HashSet IntersectWith Count words but only unique
Question
i got richtextBox control in form and a text file. I am getting text file to array and getting richtextbox1.text to other array than compare it and count words matching. But for example there are two "name" word in text file and three "and" word in richtextbox .. So if there is two same word in text file in richtextbox it cant be 3 or higher after 2 , it must be wrong word so it must not be counted. But HashSet is counting unique values only not looking for duplicates in text file. I wanna compare every word in text file with words in RichTextBox .. (sorr for my english.)
My Codes here ;
StreamReader sr = new StreamReader("c:\\test.txt",Encoding.Default);
string[] word = sr.ReadLine().ToLower().Split(' ');
sr.Close();
string[] word2 = richTextBox1.Text.ToLower().Split(' ');
var set1 = new HashSet<string>(word);
var set2 = new HashSet<string>(word2);
set1.IntersectWith(set2);
MessageBox.Show(set1.Count.ToString());
Solution
Inferring that you want:
file:
foo
foo
foo
bar
text box:
foo
foo
bar
bar
to result in '3' (2 foos and one bar)
Dictionary<string,int> fileCounts = new Dictionary<string, int>();
using (var sr = new StreamReader("c:\\test.txt",Encoding.Default))
{
foreach (var word in sr.ReadLine().ToLower().Split(' '))
{
int c = 0;
if (fileCounts.TryGetValue(word, out c))
{
fileCounts[word] = c + 1;
}
else
{
fileCounts.Add(word, 1);
}
}
}
int total = 0;
foreach (var word in richTextBox1.Text.ToLower().Split(' '))
{
int c = 0;
if (fileCounts.TryGetValue(word, out c))
{
total++;
if (c - 1 > 0)
fileCounts[word] = c - 1;
else
fileCounts.Remove(word);
}
}
MessageBox.Show(total.ToString());
Note that this is destructively modifying the read dictionary, you can avoid this (so only have to read the dictionary once) buy simply counting the rich text box in the same way and then taking the Min of the individual counts and summing them.
OTHER TIPS
You need the counts to be the same? You need to count the words, then...
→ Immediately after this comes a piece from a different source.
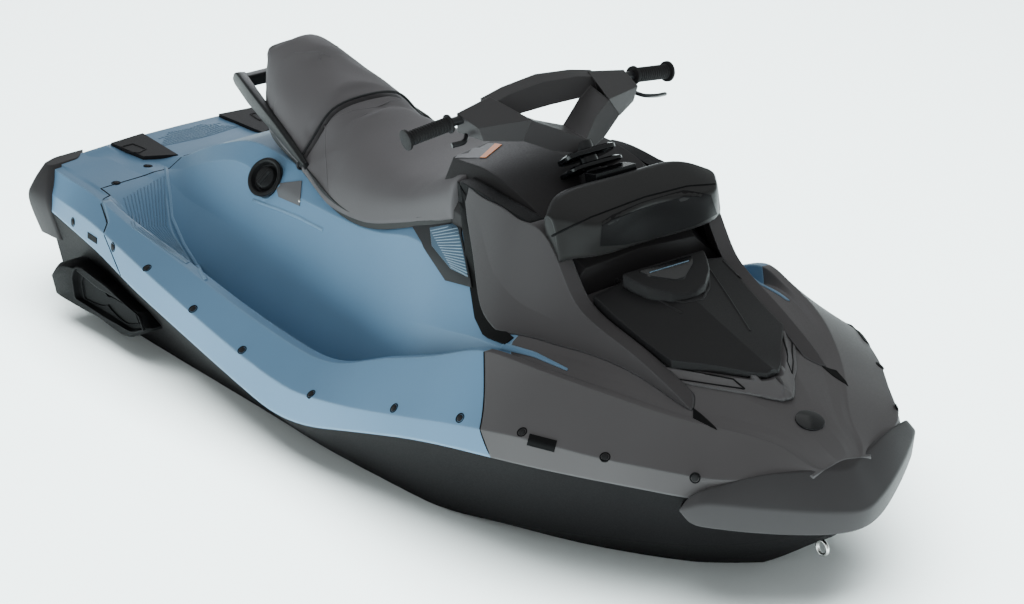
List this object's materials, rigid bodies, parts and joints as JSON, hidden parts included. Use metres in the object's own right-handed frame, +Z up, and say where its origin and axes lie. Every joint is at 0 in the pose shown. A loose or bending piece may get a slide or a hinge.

static Dictionary<string, int> CountWords(string[] words) {
// use (StringComparer.{your choice}) for case-insensitive
var result = new Dictionary<string, int>();
foreach (string word in words) {
int count;
if (result.TryGetValue(word, out count)) {
result[word] = count + 1;
} else {
result.Add(word, 1);
}
}
return result;
}
...
var set1 = CountWords(word);
var set2 = CountWords(word2);
var matches = from val in set1
where set2.ContainsKey(val.Key)
&& set2[val.Key] == val.Value
select val.Key;
foreach (string match in matches)
{
Console.WriteLine(match);
}